+++ Record excerpts
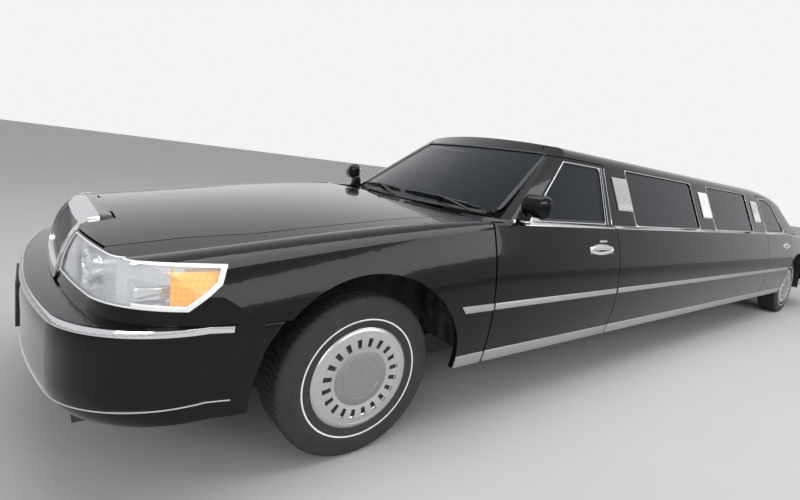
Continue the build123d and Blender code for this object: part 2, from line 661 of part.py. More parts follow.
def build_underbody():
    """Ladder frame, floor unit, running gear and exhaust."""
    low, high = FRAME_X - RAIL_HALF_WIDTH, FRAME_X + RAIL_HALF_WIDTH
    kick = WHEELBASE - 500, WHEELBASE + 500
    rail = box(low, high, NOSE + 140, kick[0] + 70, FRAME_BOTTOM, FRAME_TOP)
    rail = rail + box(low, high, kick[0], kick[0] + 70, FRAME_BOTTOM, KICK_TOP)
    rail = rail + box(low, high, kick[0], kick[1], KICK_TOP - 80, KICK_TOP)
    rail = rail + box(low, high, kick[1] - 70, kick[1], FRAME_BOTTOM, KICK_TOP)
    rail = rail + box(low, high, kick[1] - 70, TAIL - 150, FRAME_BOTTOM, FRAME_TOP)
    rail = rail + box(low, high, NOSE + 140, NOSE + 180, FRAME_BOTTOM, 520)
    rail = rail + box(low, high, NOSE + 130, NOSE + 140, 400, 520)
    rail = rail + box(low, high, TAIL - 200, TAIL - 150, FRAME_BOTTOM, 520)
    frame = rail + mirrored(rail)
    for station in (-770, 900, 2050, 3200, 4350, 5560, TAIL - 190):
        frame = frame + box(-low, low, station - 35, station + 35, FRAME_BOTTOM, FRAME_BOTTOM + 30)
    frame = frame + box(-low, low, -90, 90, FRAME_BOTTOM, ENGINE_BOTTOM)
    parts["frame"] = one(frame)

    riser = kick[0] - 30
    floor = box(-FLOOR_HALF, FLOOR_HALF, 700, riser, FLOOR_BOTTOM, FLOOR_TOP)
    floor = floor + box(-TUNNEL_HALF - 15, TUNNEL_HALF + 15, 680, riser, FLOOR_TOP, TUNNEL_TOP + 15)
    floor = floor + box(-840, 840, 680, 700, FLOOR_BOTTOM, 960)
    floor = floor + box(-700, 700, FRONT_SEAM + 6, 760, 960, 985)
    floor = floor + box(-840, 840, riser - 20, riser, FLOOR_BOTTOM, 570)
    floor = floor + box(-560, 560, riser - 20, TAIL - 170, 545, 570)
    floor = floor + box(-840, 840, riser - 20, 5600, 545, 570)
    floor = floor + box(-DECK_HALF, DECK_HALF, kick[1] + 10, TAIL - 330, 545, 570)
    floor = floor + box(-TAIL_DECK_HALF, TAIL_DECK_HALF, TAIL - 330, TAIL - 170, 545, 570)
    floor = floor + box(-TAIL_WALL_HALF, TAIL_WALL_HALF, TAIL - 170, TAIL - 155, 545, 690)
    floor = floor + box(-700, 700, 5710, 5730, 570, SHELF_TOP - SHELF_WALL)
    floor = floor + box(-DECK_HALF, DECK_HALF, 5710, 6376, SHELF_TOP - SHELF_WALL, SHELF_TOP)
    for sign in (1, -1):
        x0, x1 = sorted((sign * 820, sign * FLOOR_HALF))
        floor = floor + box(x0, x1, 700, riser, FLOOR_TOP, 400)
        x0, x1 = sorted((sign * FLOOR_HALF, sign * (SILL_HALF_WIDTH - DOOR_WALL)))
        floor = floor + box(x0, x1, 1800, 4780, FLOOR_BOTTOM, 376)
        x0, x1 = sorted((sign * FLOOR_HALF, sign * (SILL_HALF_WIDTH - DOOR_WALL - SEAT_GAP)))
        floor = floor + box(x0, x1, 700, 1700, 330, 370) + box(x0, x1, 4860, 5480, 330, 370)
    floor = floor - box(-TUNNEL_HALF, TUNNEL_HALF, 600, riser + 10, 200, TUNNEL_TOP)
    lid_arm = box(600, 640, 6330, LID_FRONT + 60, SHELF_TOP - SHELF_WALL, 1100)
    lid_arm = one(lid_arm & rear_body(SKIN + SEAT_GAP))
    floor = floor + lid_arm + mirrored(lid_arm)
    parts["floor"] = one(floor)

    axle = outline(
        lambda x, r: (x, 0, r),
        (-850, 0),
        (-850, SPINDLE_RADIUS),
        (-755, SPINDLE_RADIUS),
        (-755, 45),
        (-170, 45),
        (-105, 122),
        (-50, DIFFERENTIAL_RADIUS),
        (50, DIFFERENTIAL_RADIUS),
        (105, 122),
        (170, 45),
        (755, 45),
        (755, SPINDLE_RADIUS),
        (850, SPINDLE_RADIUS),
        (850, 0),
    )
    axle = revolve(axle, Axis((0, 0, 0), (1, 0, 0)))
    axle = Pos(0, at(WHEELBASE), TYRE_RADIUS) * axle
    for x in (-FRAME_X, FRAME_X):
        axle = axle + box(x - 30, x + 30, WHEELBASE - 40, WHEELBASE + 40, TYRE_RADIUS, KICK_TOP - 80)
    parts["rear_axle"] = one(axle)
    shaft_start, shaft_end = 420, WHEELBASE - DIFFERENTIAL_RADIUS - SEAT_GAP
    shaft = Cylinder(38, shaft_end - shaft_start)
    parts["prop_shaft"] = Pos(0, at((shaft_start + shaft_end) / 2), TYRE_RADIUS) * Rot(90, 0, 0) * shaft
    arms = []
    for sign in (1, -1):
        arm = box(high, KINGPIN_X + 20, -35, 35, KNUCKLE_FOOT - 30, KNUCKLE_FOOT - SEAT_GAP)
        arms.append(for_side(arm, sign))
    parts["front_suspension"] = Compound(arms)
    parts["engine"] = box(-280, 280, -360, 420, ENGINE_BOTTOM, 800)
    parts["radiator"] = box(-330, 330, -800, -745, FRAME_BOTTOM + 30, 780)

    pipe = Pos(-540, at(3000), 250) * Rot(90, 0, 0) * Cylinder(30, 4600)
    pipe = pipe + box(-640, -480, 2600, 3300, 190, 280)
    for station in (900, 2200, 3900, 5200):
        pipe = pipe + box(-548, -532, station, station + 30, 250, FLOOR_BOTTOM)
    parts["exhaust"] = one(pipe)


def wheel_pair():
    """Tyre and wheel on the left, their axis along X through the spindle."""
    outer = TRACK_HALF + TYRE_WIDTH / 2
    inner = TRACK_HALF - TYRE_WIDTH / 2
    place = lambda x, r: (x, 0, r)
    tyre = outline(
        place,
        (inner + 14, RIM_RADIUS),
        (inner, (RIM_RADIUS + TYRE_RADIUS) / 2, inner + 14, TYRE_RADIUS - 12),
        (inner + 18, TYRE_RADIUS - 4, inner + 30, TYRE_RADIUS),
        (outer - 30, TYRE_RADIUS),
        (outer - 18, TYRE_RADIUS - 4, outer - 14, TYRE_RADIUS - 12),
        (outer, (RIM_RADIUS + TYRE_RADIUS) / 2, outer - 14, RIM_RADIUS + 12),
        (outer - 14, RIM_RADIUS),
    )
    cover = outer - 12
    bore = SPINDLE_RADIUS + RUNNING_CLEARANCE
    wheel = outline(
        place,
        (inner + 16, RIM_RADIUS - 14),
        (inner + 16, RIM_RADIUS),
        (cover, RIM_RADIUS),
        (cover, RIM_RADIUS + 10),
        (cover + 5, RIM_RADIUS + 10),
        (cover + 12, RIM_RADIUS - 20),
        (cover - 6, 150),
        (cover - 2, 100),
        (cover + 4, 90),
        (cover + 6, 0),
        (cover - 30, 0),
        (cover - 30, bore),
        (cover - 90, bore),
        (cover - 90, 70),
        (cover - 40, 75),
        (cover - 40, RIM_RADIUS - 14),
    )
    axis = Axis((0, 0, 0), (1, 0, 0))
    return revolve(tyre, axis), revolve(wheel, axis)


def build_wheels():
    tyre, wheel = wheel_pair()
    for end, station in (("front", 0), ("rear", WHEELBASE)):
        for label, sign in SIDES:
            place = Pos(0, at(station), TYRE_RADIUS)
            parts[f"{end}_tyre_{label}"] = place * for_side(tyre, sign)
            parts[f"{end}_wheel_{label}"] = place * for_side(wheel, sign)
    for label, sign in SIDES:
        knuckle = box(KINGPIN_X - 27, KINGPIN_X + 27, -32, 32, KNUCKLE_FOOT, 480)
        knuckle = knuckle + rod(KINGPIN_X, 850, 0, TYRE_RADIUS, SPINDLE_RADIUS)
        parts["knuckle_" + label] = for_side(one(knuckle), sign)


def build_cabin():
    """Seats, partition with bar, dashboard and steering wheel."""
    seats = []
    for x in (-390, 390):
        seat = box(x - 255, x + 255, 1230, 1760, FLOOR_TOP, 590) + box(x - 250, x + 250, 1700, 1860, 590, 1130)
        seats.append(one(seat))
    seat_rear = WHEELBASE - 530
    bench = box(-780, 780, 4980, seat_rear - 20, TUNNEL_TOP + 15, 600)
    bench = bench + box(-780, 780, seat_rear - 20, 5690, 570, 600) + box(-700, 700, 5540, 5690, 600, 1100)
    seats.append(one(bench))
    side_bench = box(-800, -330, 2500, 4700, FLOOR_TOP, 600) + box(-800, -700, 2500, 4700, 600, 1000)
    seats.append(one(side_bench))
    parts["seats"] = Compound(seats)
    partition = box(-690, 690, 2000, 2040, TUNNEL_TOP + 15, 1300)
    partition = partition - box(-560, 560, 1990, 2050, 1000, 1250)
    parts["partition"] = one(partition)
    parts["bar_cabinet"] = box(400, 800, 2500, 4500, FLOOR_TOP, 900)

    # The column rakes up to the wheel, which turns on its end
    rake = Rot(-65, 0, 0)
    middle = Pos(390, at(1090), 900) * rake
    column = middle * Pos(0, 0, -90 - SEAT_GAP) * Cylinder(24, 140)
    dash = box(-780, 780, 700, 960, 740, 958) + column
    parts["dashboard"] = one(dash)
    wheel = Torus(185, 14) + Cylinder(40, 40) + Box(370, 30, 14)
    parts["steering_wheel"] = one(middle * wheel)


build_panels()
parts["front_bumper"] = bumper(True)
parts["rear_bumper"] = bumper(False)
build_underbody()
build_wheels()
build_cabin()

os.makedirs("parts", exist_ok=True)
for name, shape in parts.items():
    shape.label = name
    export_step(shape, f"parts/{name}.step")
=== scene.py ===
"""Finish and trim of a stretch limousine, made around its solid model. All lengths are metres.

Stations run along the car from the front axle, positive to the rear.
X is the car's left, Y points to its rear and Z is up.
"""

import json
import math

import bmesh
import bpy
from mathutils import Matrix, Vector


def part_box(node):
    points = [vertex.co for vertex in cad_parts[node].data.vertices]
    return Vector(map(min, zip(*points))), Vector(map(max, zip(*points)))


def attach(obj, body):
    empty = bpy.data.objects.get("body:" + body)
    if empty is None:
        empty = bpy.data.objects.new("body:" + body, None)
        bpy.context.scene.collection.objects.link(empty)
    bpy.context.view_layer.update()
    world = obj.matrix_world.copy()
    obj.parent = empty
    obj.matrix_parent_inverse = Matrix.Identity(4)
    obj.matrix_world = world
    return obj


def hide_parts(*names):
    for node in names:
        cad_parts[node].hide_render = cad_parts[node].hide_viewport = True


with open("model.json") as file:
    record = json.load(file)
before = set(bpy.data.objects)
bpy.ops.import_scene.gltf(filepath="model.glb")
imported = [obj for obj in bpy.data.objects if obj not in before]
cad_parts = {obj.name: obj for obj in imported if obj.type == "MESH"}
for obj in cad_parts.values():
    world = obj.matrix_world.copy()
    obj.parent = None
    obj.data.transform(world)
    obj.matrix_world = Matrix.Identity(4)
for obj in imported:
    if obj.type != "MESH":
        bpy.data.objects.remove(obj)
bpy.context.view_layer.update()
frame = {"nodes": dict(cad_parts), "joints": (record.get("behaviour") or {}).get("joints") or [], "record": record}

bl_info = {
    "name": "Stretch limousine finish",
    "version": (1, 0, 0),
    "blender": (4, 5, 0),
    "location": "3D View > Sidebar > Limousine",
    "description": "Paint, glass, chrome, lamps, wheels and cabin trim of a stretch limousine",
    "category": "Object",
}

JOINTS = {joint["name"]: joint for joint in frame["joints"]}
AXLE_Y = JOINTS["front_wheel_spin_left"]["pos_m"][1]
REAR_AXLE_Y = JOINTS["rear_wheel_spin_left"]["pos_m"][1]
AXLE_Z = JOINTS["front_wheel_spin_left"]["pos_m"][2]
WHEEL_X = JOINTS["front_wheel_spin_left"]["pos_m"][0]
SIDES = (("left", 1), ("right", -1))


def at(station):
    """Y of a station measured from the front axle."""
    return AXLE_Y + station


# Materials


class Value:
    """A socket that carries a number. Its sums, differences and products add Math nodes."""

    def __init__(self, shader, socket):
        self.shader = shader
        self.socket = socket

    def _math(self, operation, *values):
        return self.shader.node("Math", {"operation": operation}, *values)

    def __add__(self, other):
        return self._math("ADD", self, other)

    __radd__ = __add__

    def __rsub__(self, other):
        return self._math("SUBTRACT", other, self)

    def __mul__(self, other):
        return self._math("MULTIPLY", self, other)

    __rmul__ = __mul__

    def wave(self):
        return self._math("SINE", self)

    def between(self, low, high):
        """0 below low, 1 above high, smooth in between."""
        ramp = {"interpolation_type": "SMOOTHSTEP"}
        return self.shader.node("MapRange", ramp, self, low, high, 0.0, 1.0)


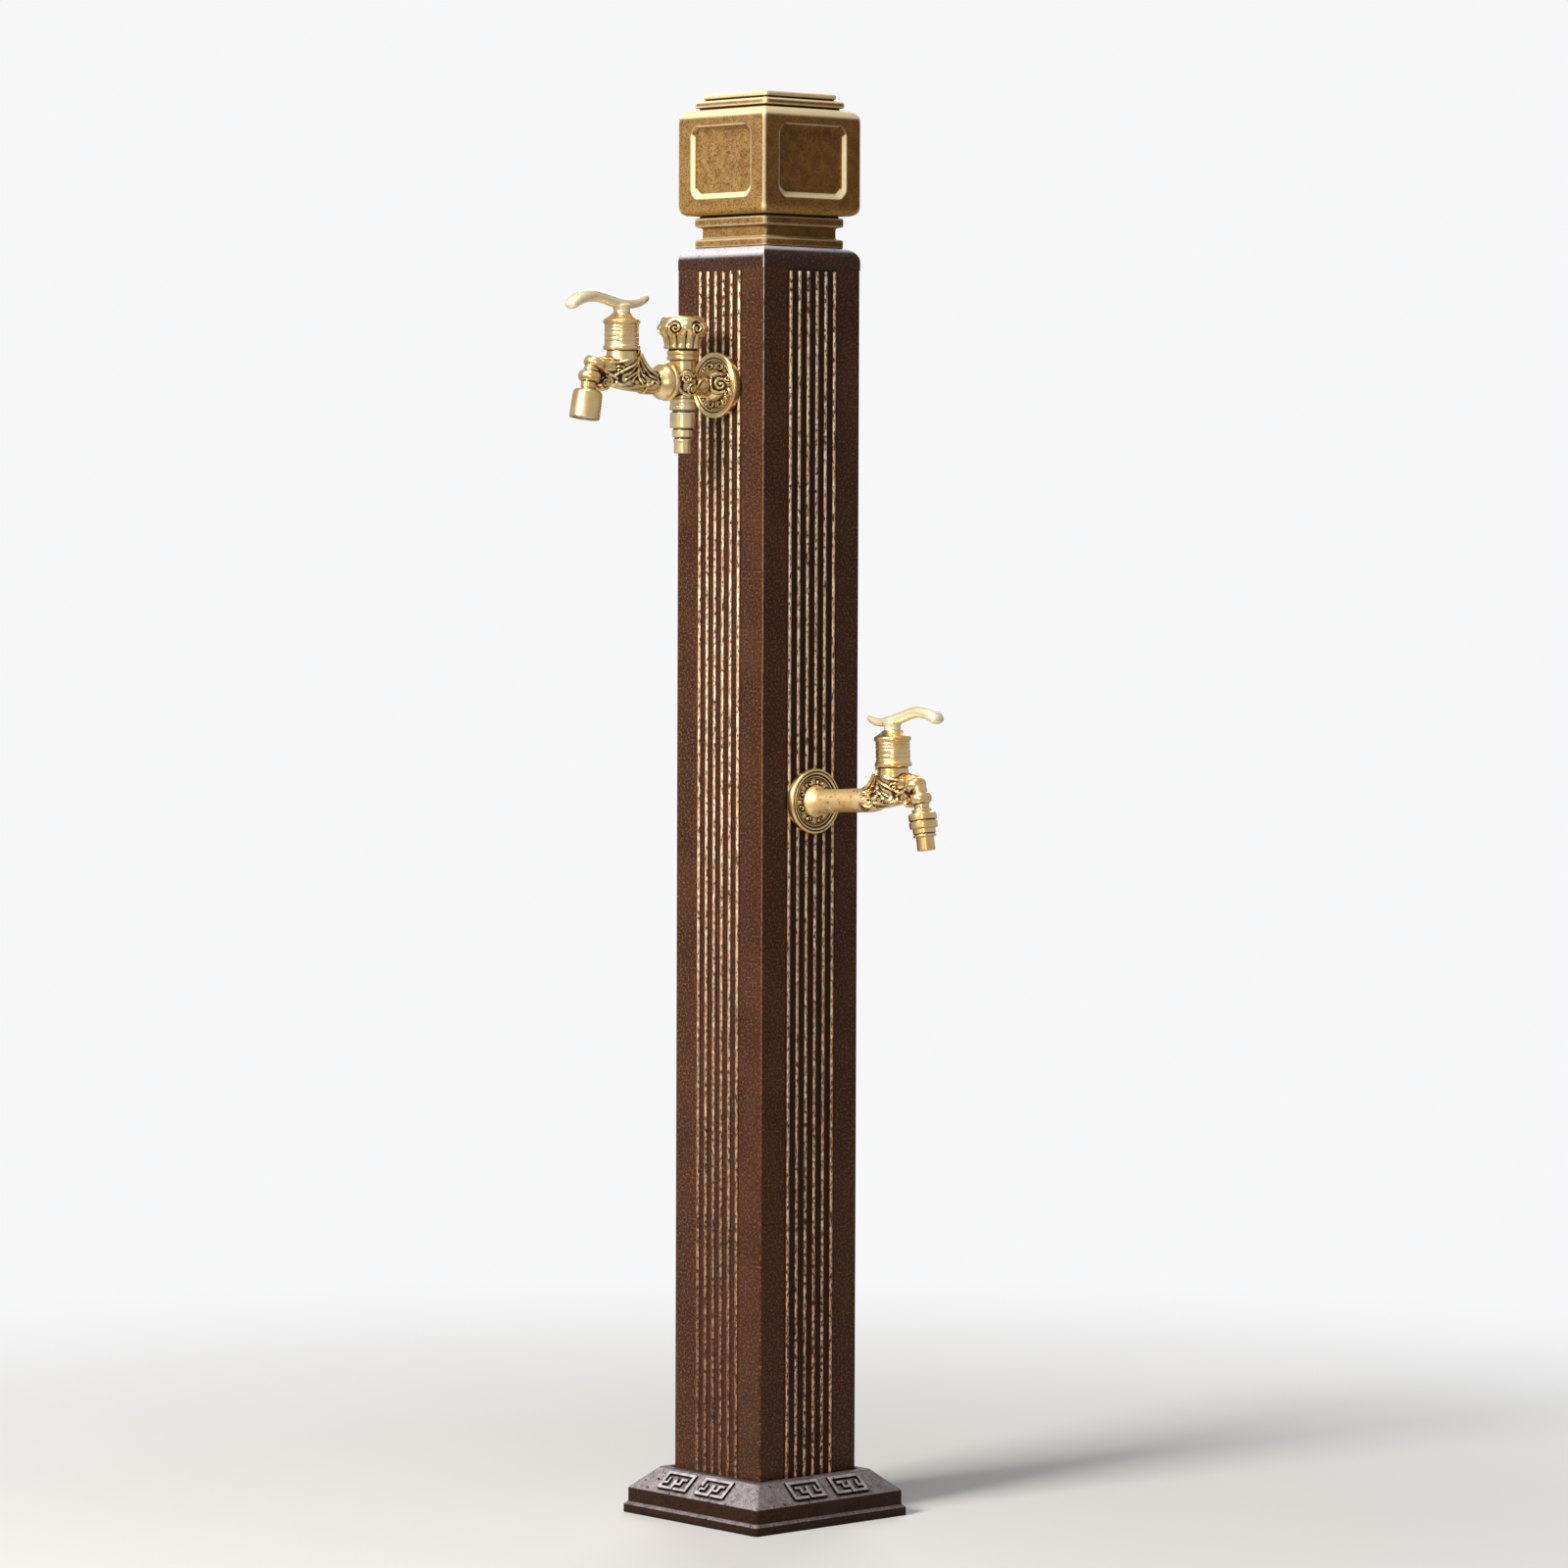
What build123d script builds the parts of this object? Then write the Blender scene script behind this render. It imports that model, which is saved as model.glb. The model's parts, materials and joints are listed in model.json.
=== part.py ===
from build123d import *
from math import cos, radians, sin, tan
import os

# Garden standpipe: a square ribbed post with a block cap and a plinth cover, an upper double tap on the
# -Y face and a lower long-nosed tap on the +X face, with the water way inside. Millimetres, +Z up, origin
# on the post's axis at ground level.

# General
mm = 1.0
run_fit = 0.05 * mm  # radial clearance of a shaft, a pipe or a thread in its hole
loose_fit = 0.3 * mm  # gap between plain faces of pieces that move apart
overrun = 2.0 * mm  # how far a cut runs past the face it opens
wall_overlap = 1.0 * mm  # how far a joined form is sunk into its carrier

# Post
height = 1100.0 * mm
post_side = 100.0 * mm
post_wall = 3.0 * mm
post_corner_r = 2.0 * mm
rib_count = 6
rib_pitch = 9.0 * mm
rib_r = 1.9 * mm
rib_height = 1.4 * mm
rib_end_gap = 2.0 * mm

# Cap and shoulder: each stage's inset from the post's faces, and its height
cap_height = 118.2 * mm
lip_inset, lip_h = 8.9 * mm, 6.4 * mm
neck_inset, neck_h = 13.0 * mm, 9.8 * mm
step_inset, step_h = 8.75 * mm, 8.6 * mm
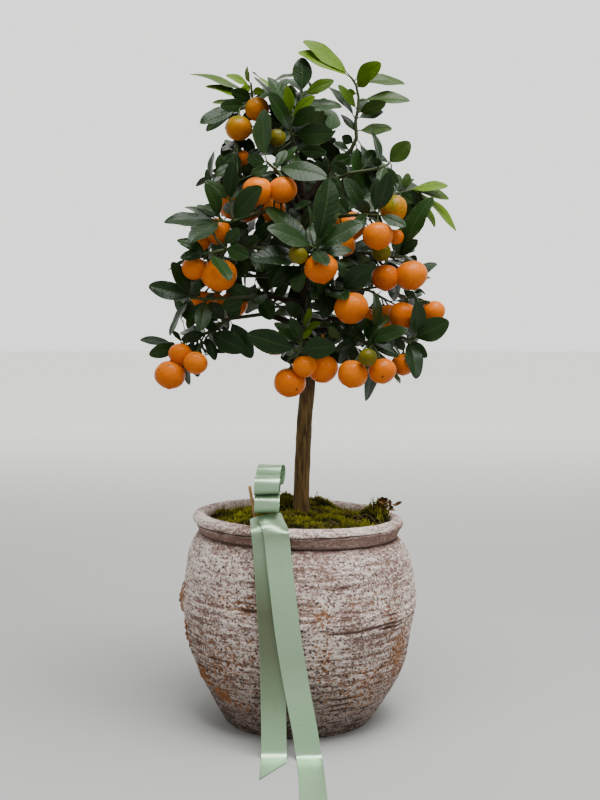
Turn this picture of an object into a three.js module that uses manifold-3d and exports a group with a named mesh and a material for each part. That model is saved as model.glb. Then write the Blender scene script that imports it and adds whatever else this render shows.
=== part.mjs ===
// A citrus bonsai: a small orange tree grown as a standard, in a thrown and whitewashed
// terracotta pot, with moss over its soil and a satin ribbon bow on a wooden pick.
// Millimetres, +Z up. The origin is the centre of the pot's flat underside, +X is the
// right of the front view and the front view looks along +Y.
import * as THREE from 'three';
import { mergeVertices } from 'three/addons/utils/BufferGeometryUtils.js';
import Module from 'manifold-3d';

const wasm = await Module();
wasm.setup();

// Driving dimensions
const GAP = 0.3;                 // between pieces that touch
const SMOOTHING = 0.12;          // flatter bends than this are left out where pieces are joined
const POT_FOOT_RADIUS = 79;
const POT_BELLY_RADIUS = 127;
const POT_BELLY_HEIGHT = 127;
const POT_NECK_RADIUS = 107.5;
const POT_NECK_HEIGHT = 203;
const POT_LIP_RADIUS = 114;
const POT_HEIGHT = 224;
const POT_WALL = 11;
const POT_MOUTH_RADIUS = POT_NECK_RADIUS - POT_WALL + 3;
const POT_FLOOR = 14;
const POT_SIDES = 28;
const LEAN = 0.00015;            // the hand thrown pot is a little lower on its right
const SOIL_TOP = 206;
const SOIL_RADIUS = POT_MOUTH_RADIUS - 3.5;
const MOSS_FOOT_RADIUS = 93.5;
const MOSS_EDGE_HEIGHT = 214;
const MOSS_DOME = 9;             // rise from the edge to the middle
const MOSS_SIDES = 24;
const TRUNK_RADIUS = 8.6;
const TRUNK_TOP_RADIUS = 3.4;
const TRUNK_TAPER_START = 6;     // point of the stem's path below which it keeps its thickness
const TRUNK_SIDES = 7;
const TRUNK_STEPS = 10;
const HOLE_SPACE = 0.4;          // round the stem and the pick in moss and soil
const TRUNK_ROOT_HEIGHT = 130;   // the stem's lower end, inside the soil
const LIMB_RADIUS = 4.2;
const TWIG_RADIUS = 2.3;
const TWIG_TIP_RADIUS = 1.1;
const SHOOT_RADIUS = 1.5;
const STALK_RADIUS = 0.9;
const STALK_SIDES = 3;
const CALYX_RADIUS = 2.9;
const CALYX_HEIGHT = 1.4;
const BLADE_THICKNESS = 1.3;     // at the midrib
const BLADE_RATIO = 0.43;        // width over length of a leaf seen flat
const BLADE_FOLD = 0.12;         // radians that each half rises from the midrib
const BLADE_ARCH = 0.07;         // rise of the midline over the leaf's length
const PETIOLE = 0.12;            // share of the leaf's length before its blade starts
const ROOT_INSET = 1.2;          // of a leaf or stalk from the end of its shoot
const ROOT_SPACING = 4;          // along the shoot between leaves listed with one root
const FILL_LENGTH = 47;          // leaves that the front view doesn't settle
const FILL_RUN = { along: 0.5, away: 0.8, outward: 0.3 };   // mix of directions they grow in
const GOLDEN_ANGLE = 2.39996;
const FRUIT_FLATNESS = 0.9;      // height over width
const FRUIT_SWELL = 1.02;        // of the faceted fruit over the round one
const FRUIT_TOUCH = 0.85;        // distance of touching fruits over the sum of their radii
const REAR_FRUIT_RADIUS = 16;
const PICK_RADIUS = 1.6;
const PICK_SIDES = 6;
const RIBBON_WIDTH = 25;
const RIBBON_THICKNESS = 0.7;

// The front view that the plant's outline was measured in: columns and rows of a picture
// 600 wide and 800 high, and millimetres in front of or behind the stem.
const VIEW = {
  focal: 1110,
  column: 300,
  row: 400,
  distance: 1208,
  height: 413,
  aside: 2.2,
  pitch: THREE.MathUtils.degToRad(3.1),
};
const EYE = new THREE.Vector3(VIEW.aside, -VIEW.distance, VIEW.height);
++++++
### Task goal
State only the number of lines in these entries that contain "points".

### Reply
3